Set task: Give the entries again exactly, every one of them.

:: Given entries ::

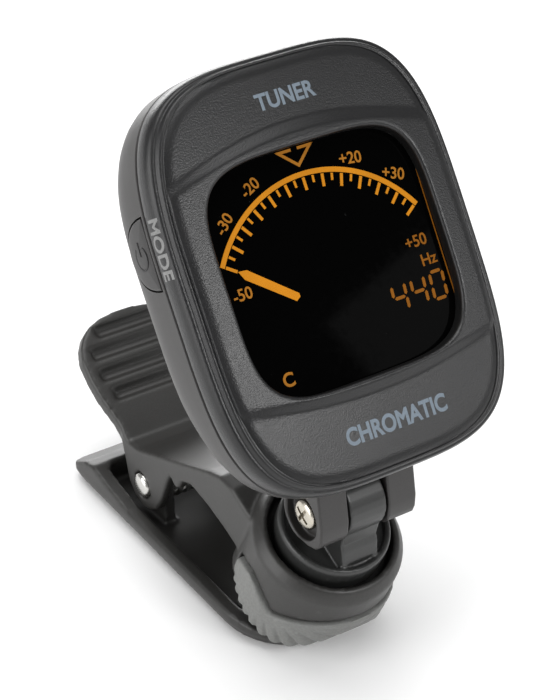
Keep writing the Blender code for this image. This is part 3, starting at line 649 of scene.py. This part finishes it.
def build_scale():
    """Curved band with long and short marks in turn; a mark is its inner radius and half width."""
    bm = bmesh.new()
    angles = [-SCALE_SPAN + 2 * SCALE_SPAN * i / BAND_STEPS for i in range(BAND_STEPS + 1)]
    band = [on_arc(BAND_OUTER, a) for a in angles] + [on_arc(BAND_INNER, a) for a in reversed(angles)]
    flat_strip(bm, band)
    for i in range(MARKS):
        angle = -SCALE_SPAN + MARK_INSET + (2 * SCALE_SPAN - 2 * MARK_INSET) * i / (MARKS - 1)
        tip, half = SHORT_MARK if i % 2 else LONG_MARK
        x0, y0 = on_arc(BAND_INNER - MARK_OVERLAP, angle)
        x1, y1 = on_arc(tip, angle)
        across = Vector((cos(radians(angle)), -sin(radians(angle)))) * half
        flat_strip(bm, [(x0 - across.x, y0 - across.y), (x0 + across.x, y0 + across.y),
                        (x1 + across.x, y1 + across.y), (x1 - across.x, y1 - across.y)])
    figure("scale_band", bm, AMBER)


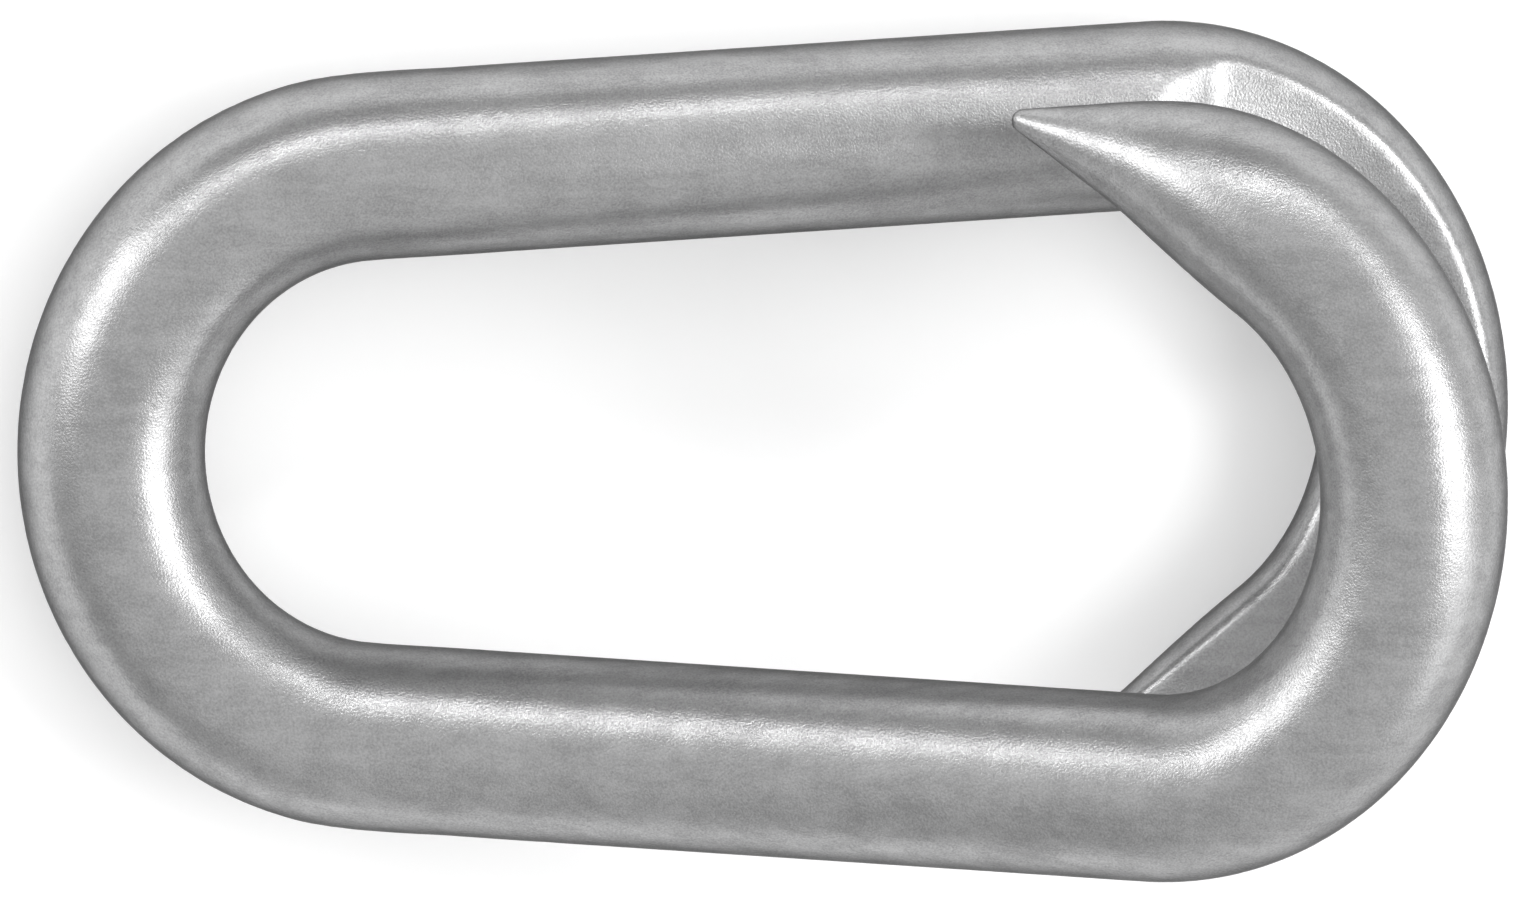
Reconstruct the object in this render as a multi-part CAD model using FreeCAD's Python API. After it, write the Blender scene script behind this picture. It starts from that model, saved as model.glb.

:::

Task result:
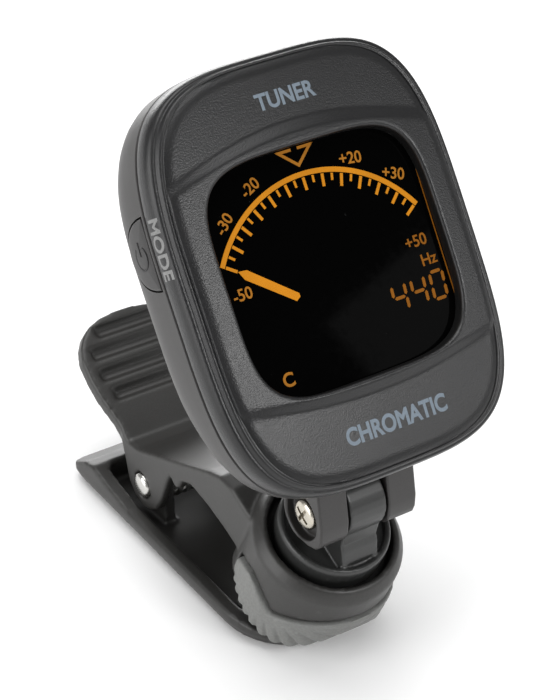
Keep writing the Blender code for this image. This is part 3, starting at line 649 of scene.py. This part finishes it.
def build_scale():
    """Curved band with long and short marks in turn; a mark is its inner radius and half width."""
    bm = bmesh.new()
    angles = [-SCALE_SPAN + 2 * SCALE_SPAN * i / BAND_STEPS for i in range(BAND_STEPS + 1)]
    band = [on_arc(BAND_OUTER, a) for a in angles] + [on_arc(BAND_INNER, a) for a in reversed(angles)]
    flat_strip(bm, band)
    for i in range(MARKS):
        angle = -SCALE_SPAN + MARK_INSET + (2 * SCALE_SPAN - 2 * MARK_INSET) * i / (MARKS - 1)
        tip, half = SHORT_MARK if i % 2 else LONG_MARK
        x0, y0 = on_arc(BAND_INNER - MARK_OVERLAP, angle)
        x1, y1 = on_arc(tip, angle)
        across = Vector((cos(radians(angle)), -sin(radians(angle)))) * half
        flat_strip(bm, [(x0 - across.x, y0 - across.y), (x0 + across.x, y0 + across.y),
                        (x1 + across.x, y1 + across.y), (x1 - across.x, y1 - across.y)])
    figure("scale_band", bm, AMBER)


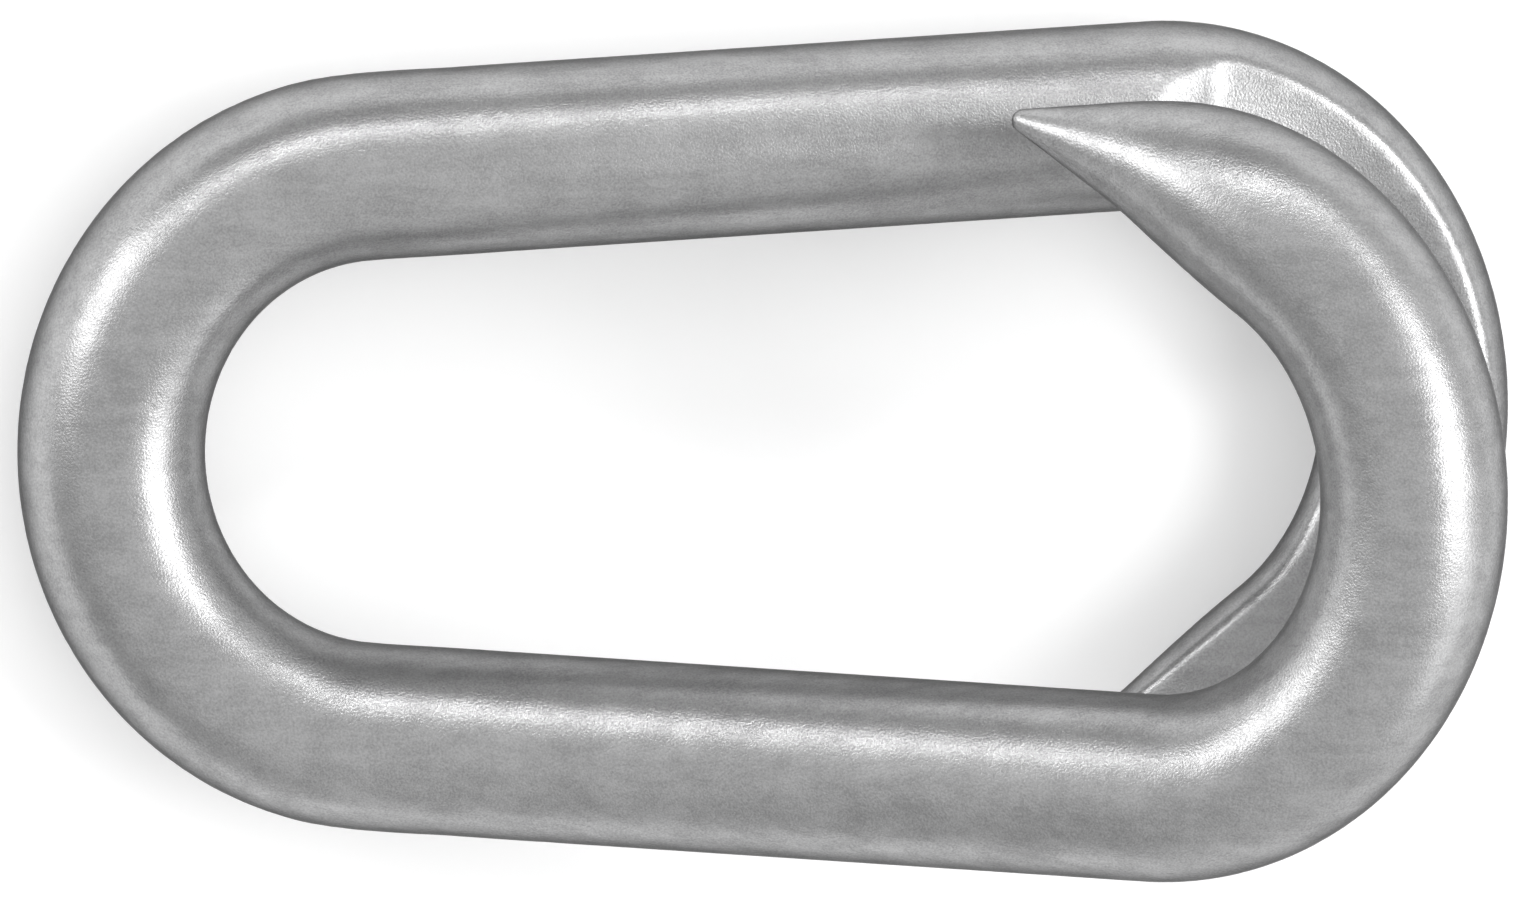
Reconstruct the object in this render as a multi-part CAD model using FreeCAD's Python API. After it, write the Blender scene script behind this picture. It starts from that model, saved as model.glb.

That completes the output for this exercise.